You can’t escape what’s in your blood…
All Rob wanted was a normal life. She almost got it, too: a husband, two kids, a nice house in the suburbs. But Rob fears for her oldest daughter, Callie, who collects tiny bones and whispers to imaginary friends. Rob sees a darkness in Callie, one that reminds her too much of the family she left behind.
She decides to take Callie back to her childhood home, to Sundial, deep in the Mojave Desert. And there she will have to make a terrible choice.
Callie is worried about her mother. Rob has begun to look at her strangely, and speaks of past secrets. And Callie fears that only one of them will leave Sundial alive…
The mother and daughter embark on a dark, desert journey to the past in the hopes of redeeming their future.
Review:
Catriona Ward’s last novel The Last House on Needless Street was one of the anchors of the new Tor Imprint, Nightfire. The buzz around this book made it one of the most anticipated novels of last year. Her follow-up, Sundial, came out earlier this month, and like The Last House on Needless Street, there are some good and bad qualities to the novel.
The story starts with Rob, a woman who grew up in the desert on Sundial, a compound that raised and experimented on dogs. She now has a husband and two girls. The oldest one, Callie, is starting to do strange things, and once she hurts her sister, Annie, Rob takes Callie out to the desert compound to be away from her sister. This set-up is interesting because we do not know what the ultimate purpose of this trip is, just that it is happening under strange circumstances, and the tone for outcome feels very bleak.
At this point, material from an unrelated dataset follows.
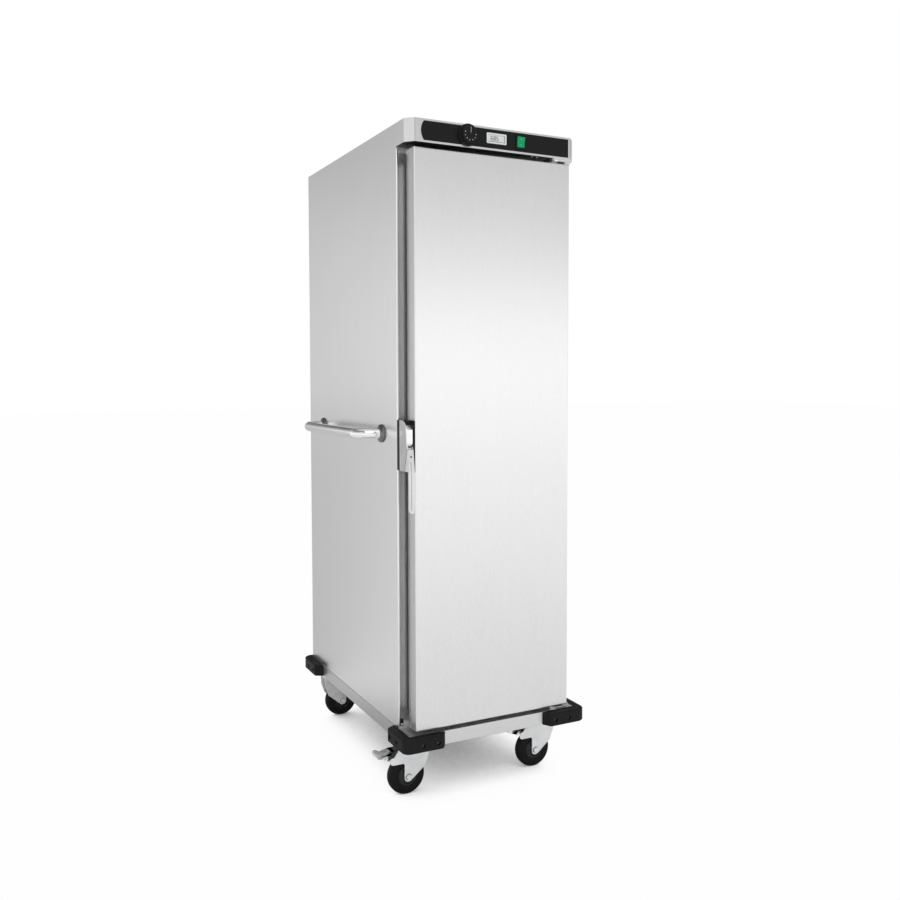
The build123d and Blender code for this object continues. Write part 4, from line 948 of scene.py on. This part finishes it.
def leaning(tree, direction, way, low, high):
    """How far a direction leans a way, as a smooth step between two levels."""
    lean = new_node(tree, "ShaderNodeVectorMath", i0=direction, i1=way)
    lean.operation = "DOT_PRODUCT"
    inputs = {"Value": lean.outputs["Value"], "From_Min": low, "From_Max": high}
    step = new_node(tree, "ShaderNodeMapRange", **inputs)
    step.interpolation_type = "SMOOTHSTEP"
    return step.outputs["Result"]


def grey_ramp(tree, place, stops):
    """A grey Color Ramp through its stops."""
    ramp = new_node(tree, "ShaderNodeValToRGB", Fac=place)
    while len(ramp.color_ramp.elements) < len(stops):
        ramp.color_ramp.elements.new(0.5)
    for element, (spot, level) in zip(ramp.color_ramp.elements, stops):
        element.position = spot
        element.color = level_of(level)
    return ramp.outputs["Color"]


def floor_for_metal(tree, here):
    """The floor's grey as metal mirrors it: paler with distance, and an even grey towards the rear."""
    distance = new_node(tree, "ShaderNodeVectorMath", i0=here)
    distance.operation = "LENGTH"
    inputs = {"Value": distance.outputs["Value"], "From_Min": 0.4, "From_Max": 9.0}
    far = new_node(tree, "ShaderNodeMapRange", **inputs).outputs["Result"]
    towards = new_node(tree, "ShaderNodeVectorMath", i0=here)
    towards.operation = "NORMALIZE"
    behind = leaning(tree, towards.outputs["Vector"], REARWARDS, 0.70, 0.93)
    return colour_mix(tree, behind, grey_ramp(tree, far, floor_in_metal), level_of(0.50))


def studio_floor():
    """A pale floor that the camera sees white, with the cart's soft shadow."""
    reach = 30.0
    square = [(-reach, -reach, 0), (reach, -reach, 0), (reach, reach, 0), (-reach, reach, 0)]
    mesh = bpy.data.meshes.new("floor")
    mesh.from_pydata(square, [], [(0, 1, 2, 3)])
    floor = bpy.data.objects.new("floor", mesh)
    bpy.context.scene.collection.objects.link(floor)
    made = bpy.data.materials.new("pale_floor")
    made.use_nodes = True
    tree = made.node_tree
    here = tree.nodes.new("ShaderNodeTexCoord").outputs["Object"]
    path = tree.nodes.new("ShaderNodeLightPath").outputs
    mirrored = floor_for_metal(tree, here)
    colour = colour_mix(tree, path["Is Glossy Ray"], level_of(0.82), mirrored)
    shader = tree.nodes["Principled BSDF"]
    wired(tree, shader, Base_Color=colour, Roughness=0.9, Specular_IOR_Level=0.0)
    near = new_node(tree, "ShaderNodeAmbientOcclusion", Distance=0.5)
    near.samples = 16
    shade = grey_ramp(tree, near.outputs["AO"], floor_shadow)
    seen = new_node(tree, "ShaderNodeEmission", Color=shade).outputs[0]
    inputs = {"i0": path["Is Camera Ray"], "i1": shader.outputs[0], "i2": seen}
    surface = new_node(tree, "ShaderNodeMixShader", **inputs).outputs[0]
    wired(tree, tree.nodes["Material Output"], Surface=surface)
    mesh.materials.append(made)


def studio_world():
    """White to the camera and to soft light. Metal sees it dim upwards, and dimmer to the rear."""
    world = bpy.data.worlds.new("studio")
    bpy.context.scene.world = world
    world.use_nodes = True
    tree = world.node_tree
    tree.nodes.clear()
    direction = tree.nodes.new("ShaderNodeTexCoord").outputs["Generated"]
    rise = new_node(tree, "ShaderNodeSeparateXYZ", i0=direction).outputs["Z"]
    behind = leaning(tree, direction, REARWARDS, 0.80, 0.95)
    front_grey = grey_ramp(tree, rise, walls_in_front)
    seen = colour_mix(tree, behind, front_grey, grey_ramp(tree, rise, walls_behind))
    # Grey flags straight in front and behind to the right, each a way, two edges and a level
    flags = (((-0.05, -0.9987, 0.0), 0.965, 0.995, 0.45), ((0.42, 0.9075, 0.0), 0.90, 0.98, 0.2))
    for way, edge, core, level in flags:
        flag = grey_ramp(tree, leaning(tree, direction, way, edge, core), ((0.0, 1.0), (1.0, level)))
        seen = colour_mix(tree, 1.0, seen, flag, "MULTIPLY")
    pale_left = leaning(tree, direction, (-0.92, -0.36, 0.15), 0.90, 0.98)
    seen = colour_mix(tree, pale_left, seen, level_of(0.80))
    to_right = leaning(tree, direction, (1.0, 0.0, 0.0), 0.44, 0.66)
    dimmer = grey_ramp(tree, to_right, ((0.0, 1.0), (1.0, 0.86)))
    seen = colour_mix(tree, 1.0, seen, dimmer, "MULTIPLY")
    path = tree.nodes.new("ShaderNodeLightPath").outputs
    white = new_node(tree, "ShaderNodeBackground", Color=level_of(1.0)).outputs[0]
    dimmed = new_node(tree, "ShaderNodeBackground", Color=seen).outputs[0]
    inputs = {"i0": path["Is Glossy Ray"], "i1": white, "i2": dimmed}
    surface = new_node(tree, "ShaderNodeMixShader", **inputs).outputs[0]
    new_node(tree, "ShaderNodeOutputWorld", Surface=surface)


def soft_lamp(name, place, aim, size, power):
    """A large rectangular lamp at a place in metres, turned towards a point."""
    lamp = bpy.data.lights.new(name, "AREA")
    lamp.shape = "RECTANGLE"
    lamp.size, lamp.size_y = size
    lamp.energy = power
    holder = bpy.data.objects.new(name, lamp)
    bpy.context.scene.collection.objects.link(holder)
    holder.location = place
    away = np.array(place, dtype=float) - np.array(aim, dtype=float)
    across = np.cross((0, 0, 1), away)
    heading = math.atan2(across[1], across[0])
    holder.rotation_euler = (math.acos(away[2] / np.linalg.norm(away)), 0, heading)


def photo_camera():
    """The photograph's camera, at its place, with its tilt, its heading and its lens."""
    lens = bpy.data.cameras.new("photo_camera")
    lens.sensor_width = sensor_mm
    lens.lens = sensor_mm * focal_pixels / picture_pixels
    lens.shift_x = 0.0003
    lens.shift_y = -0.0257
    lens.clip_end = 200.0
    camera = bpy.data.objects.new("photo_camera", lens)
    bpy.context.scene.collection.objects.link(camera)
    camera.location = camera_place
    camera.rotation_euler = (math.pi / 2 - camera_tip, camera_roll, camera_heading)
    bpy.context.scene.camera = camera


# The width in mm of the round on the edges of each CAD node that only needs softening
edge_width = {
    "control_fascia": 0.25,
    "door_inner_pan": 0.5,
    "hinge_bracket_top": 1.0,
    "hinge_bracket_bottom": 1.0,
    "latch_lever": 0.8,
    "latch_strike": 0.6,
    "latch_pad": 0.6,
    "strike_plate": 0.3,
    "thermometer_case": 0.6,
    "switch_case": 0.8,
    "switch_rocker": 0.5,
    "power_inlet": 0.5,
}
for node, width in edge_width.items():
    softened(node, width)
softened("control_housing", 0.7, whole_flats=False)
base = softened("base_frame", 1.0, whole_flats=False)
# Painted shade: the base's sides get the darker steel
sideways_faces(base, "painted_shade_steel")
door_front()
side_handle()
handle_feet()
for corner in caster_corners:
    softened("bumper_" + corner, 1.2)
    softened("caster_fork_" + corner, 0.8)
    caster_wheel(corner)
for corner in swivel_x:
    brake_part(corner, "block", False, "brake_plastic")
    brake_part(corner, "tip", True, "zinc")
axle_washers()
latch_cover()
latch_front()
lever_marks()
display()
knob_marks()
rocker_marks()
painted_shadow_lines()
head_shade_sheet()
back_screws()
front_hems()
roof_rear_flange()
lower_joints()

studio_floor()
studio_world()
soft_lamp("front_softbox", (2.9, -5.2, 1.35), (0.0, 0.0, 1.2), (5.0, 1.1), 5.0)
soft_lamp("top_softbox", (-1.8, -3.6, 4.4), (0.0, 0.0, 0.9), (4.2, 4.2), 45.0)
photo_camera()
bpy.context.scene.view_settings.view_transform = "Standard"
What happens to Sundial is that it gets too deep into the backstory of Rob growing up at Sundial with her sister, Jack, and the story of her escape. She tells the story of the dogs, the experiments, and all of the things that her and Jack do as the only two kids on the compound, surrounded by dogs, their parents, and researcher interns from the local university. The telling of this childhood is interesting, but the story of the present and what Rob plans to do with Callie is way more interesting than the backstory. The long long sections of her childhood makes the middle part noticeably difficult to get through. I wanted to skip ahead and get back to the present, with the fighting between Rob and Irving, her husband, and what she planned to do with her child.
There is a third set of chapters, between the past and the present. These are a that Rob is writing, a story about girls in an isolated school. This creates a thread of metaphor with these sections, but it is so thin because these chapters are so sparse and scattered that we cannot really tie them to the actual story. They are more of a distraction and unnecessary than a benefit to telling this story. I would most likely skip those sections if I were ever to read this book again.
Even with all of these complaints, I do like this book. I like the original story, and I like these unlikable characters. I will also say that I will point people to this novel before The Last House on Needless Street. This story is much better than her first novel, but I still see that there are things about the way that she structures her novels that I do not like. Overall, Sundial is better than her last novel, but it is still not as good as it could be.
I received this novel as an ARC from NetGalley in exchange for an honest review.